● **REQUIRED TASK**: All of the data needs to be repeated exactly.

● **DATA LINES**:
<<<<
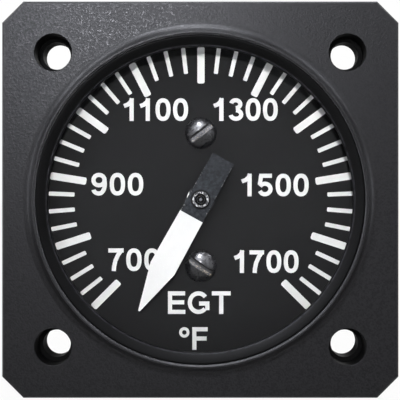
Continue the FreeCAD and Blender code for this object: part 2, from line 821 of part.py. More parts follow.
former = new_body("bobbin_front")
pad(former, "former_block", former_front, d.former_half, [rectangle(0, 0, former_side, former_side)])
break_edges(former, "former_corners", "Fillet", d.former_corner, along_y)
former_posts = [rectangle(x, z, d.former_post, d.former_post) for x, z in pin_places]
pad(former, "former_posts", movement_rear, former_front - movement_rear + d.former_corner, former_posts)
pad(former, "former_boss", former_front - d.former_boss_length, d.former_boss_length,
    circles=[(0, 0, d.former_boss_radius)])
pocket(former, "magnet_cavity", former_joint - d.cavity_half_depth, d.cavity_half_depth,
       circles=[(0, 0, cavity_radius)])
pocket(former, "former_bore", former_front, d.former_half, circles=[(0, 0, d.former_bore_radius)])
pocket(former, "jewel_seat", former_front - d.former_boss_length, d.former_boss_length,
       circles=[(0, 0, d.jewel_radius + d.press_gap)])
pocket(former, "pin_seats", movement_rear, d.pin_seat,
       circles=[(x, z, d.pin_radius + d.press_gap) for x, z in pin_places])

former_twin = doc.addObject("Part::Mirroring", "bobbin_rear")
former_twin.Source = former
former_twin.Normal = Vector(0, 1, 0)
former_twin.setExpression("Base.y", former_joint.text)
nodes.append(former_twin)

turn(new_body("rear_jewel"), "jewel", [
    (d.pivot_radius + d.running_gap, jewel_front),
    (d.jewel_radius, jewel_front),
    (d.jewel_radius, jewel_front + d.jewel_length),
    (0, jewel_front + d.jewel_length),
    (0, staff_shoulder + d.pivot_length + d.end_play),
    (d.pivot_radius + d.running_gap, staff_shoulder + d.pivot_length + d.end_play)])


# Windings: each is two loops of wire, one on either side of the staff

winding_width = winding_far - winding_near
winding_hole_half = former_side / 2 + d.winding_gap
winding_half = winding_hole_half + d.winding_build


def make_loop(name, role, front, rear):
    """One loop round the former, drawn on the plane that its wires run in."""
    body = new_body(name, kept=False)
    sketch = new_sketch(body, name + "_sketch", role, winding_near)
    near, far = front + d.winding_build, rear - d.winding_build
    outside = [(winding_half, front), (winding_half, rear), (-winding_half, rear), (-winding_half, front)]
    inside = [(winding_hole_half, near), (winding_hole_half, far),
              (-winding_hole_half, far), (-winding_hole_half, near)]
    for corners in (outside, inside):
        draw_outline(sketch, corners if role == "XY_Plane" else [(y, across) for across, y in corners])
    loop = body.newObject("PartDesign::Pad", name + "_pad")
    loop.Profile = sketch
    loop.setExpression("Length", winding_width.text)

    def is_corner(edge, half):
        box = edge.BoundBox
        low, high = (box.XMin, box.XMax) if role == "XY_Plane" else (box.ZMin, box.ZMax)
        thin = box.YLength < NEARLY_ZERO and high - low < NEARLY_ZERO
        return thin and abs(abs(low) - half.number) < NEARLY_ZERO

    break_edges(body, name + "_outer_round", "Fillet", d.winding_outer_round,
                lambda edge: is_corner(edge, winding_half))
    break_edges(body, name + "_inner_round", "Fillet", d.winding_inner_round,
                lambda edge: is_corner(edge, winding_hole_half))
    return body


loop_shift = -(winding_near + winding_far)
inner_loop = make_loop("inner_loop", "XY_Plane", inner_winding_front, inner_winding_rear)
group("inner_coil", [(inner_loop, 0, 0), (inner_loop, 0, loop_shift)])
outer_loop = make_loop("outer_loop", "YZ_Plane", outer_winding_front, outer_winding_rear)
group("outer_coil", [(outer_loop, 0, 0), (outer_loop, loop_shift, 0)])

pin_front = shield_floor - d.pin_seat
coil_pin = new_body("coil_pin", kept=False)
pad(coil_pin, "coil_pin_round", pin_front, board_rear - pin_front + d.pin_overrun,
    circles=[(0, 0, d.pin_radius)])
group("coil_pins", [(coil_pin, x, z) for x, z in pin_places])


# Magnetic shield: a drawn cup with a flange screwed to the movement plate

shield = new_body("shield_cup")
turn(shield, "shield_drawn", [
    (shield_radius - d.shield_wall, movement_rear),
    (shield_flange_radius, movement_rear),
    (shield_flange_radius, movement_rear + d.shield_wall),
    (shield_radius, movement_rear + d.shield_wall),
    (shield_radius, shield_rear),
    (0, shield_rear),
    (0, shield_floor),
    (shield_radius - d.shield_wall, shield_floor)])
pocket(shield, "pin_windows", shield_floor, d.shield_wall,
       circles=[(x, z, d.pin_radius + d.pin_clearance) for x, z in pin_places])
pocket(shield, "flange_holes", movement_rear, d.shield_wall,
       circles=[(x, z, d.shield_shank_radius + d.thread_gap) for x, z in shield_screw_places])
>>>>
● **FULL OUTPUT**:
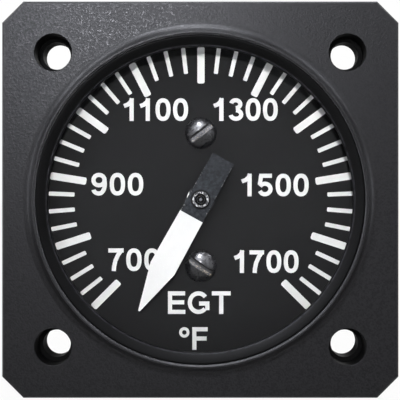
Continue the FreeCAD and Blender code for this object: part 2, from line 821 of part.py. More parts follow.
former = new_body("bobbin_front")
pad(former, "former_block", former_front, d.former_half, [rectangle(0, 0, former_side, former_side)])
break_edges(former, "former_corners", "Fillet", d.former_corner, along_y)
former_posts = [rectangle(x, z, d.former_post, d.former_post) for x, z in pin_places]
pad(former, "former_posts", movement_rear, former_front - movement_rear + d.former_corner, former_posts)
pad(former, "former_boss", former_front - d.former_boss_length, d.former_boss_length,
    circles=[(0, 0, d.former_boss_radius)])
pocket(former, "magnet_cavity", former_joint - d.cavity_half_depth, d.cavity_half_depth,
       circles=[(0, 0, cavity_radius)])
pocket(former, "former_bore", former_front, d.former_half, circles=[(0, 0, d.former_bore_radius)])
pocket(former, "jewel_seat", former_front - d.former_boss_length, d.former_boss_length,
       circles=[(0, 0, d.jewel_radius + d.press_gap)])
pocket(former, "pin_seats", movement_rear, d.pin_seat,
       circles=[(x, z, d.pin_radius + d.press_gap) for x, z in pin_places])

former_twin = doc.addObject("Part::Mirroring", "bobbin_rear")
former_twin.Source = former
former_twin.Normal = Vector(0, 1, 0)
former_twin.setExpression("Base.y", former_joint.text)
nodes.append(former_twin)

turn(new_body("rear_jewel"), "jewel", [
    (d.pivot_radius + d.running_gap, jewel_front),
    (d.jewel_radius, jewel_front),
    (d.jewel_radius, jewel_front + d.jewel_length),
    (0, jewel_front + d.jewel_length),
    (0, staff_shoulder + d.pivot_length + d.end_play),
    (d.pivot_radius + d.running_gap, staff_shoulder + d.pivot_length + d.end_play)])


# Windings: each is two loops of wire, one on either side of the staff

winding_width = winding_far - winding_near
winding_hole_half = former_side / 2 + d.winding_gap
winding_half = winding_hole_half + d.winding_build


def make_loop(name, role, front, rear):
    """One loop round the former, drawn on the plane that its wires run in."""
    body = new_body(name, kept=False)
    sketch = new_sketch(body, name + "_sketch", role, winding_near)
    near, far = front + d.winding_build, rear - d.winding_build
    outside = [(winding_half, front), (winding_half, rear), (-winding_half, rear), (-winding_half, front)]
    inside = [(winding_hole_half, near), (winding_hole_half, far),
              (-winding_hole_half, far), (-winding_hole_half, near)]
    for corners in (outside, inside):
        draw_outline(sketch, corners if role == "XY_Plane" else [(y, across) for across, y in corners])
    loop = body.newObject("PartDesign::Pad", name + "_pad")
    loop.Profile = sketch
    loop.setExpression("Length", winding_width.text)

    def is_corner(edge, half):
        box = edge.BoundBox
        low, high = (box.XMin, box.XMax) if role == "XY_Plane" else (box.ZMin, box.ZMax)
        thin = box.YLength < NEARLY_ZERO and high - low < NEARLY_ZERO
        return thin and abs(abs(low) - half.number) < NEARLY_ZERO

    break_edges(body, name + "_outer_round", "Fillet", d.winding_outer_round,
                lambda edge: is_corner(edge, winding_half))
    break_edges(body, name + "_inner_round", "Fillet", d.winding_inner_round,
                lambda edge: is_corner(edge, winding_hole_half))
    return body


loop_shift = -(winding_near + winding_far)
inner_loop = make_loop("inner_loop", "XY_Plane", inner_winding_front, inner_winding_rear)
group("inner_coil", [(inner_loop, 0, 0), (inner_loop, 0, loop_shift)])
outer_loop = make_loop("outer_loop", "YZ_Plane", outer_winding_front, outer_winding_rear)
group("outer_coil", [(outer_loop, 0, 0), (outer_loop, loop_shift, 0)])

pin_front = shield_floor - d.pin_seat
coil_pin = new_body("coil_pin", kept=False)
pad(coil_pin, "coil_pin_round", pin_front, board_rear - pin_front + d.pin_overrun,
    circles=[(0, 0, d.pin_radius)])
group("coil_pins", [(coil_pin, x, z) for x, z in pin_places])


# Magnetic shield: a drawn cup with a flange screwed to the movement plate

shield = new_body("shield_cup")
turn(shield, "shield_drawn", [
    (shield_radius - d.shield_wall, movement_rear),
    (shield_flange_radius, movement_rear),
    (shield_flange_radius, movement_rear + d.shield_wall),
    (shield_radius, movement_rear + d.shield_wall),
    (shield_radius, shield_rear),
    (0, shield_rear),
    (0, shield_floor),
    (shield_radius - d.shield_wall, shield_floor)])
pocket(shield, "pin_windows", shield_floor, d.shield_wall,
       circles=[(x, z, d.pin_radius + d.pin_clearance) for x, z in pin_places])
pocket(shield, "flange_holes", movement_rear, d.shield_wall,
       circles=[(x, z, d.shield_shank_radius + d.thread_gap) for x, z in shield_screw_places])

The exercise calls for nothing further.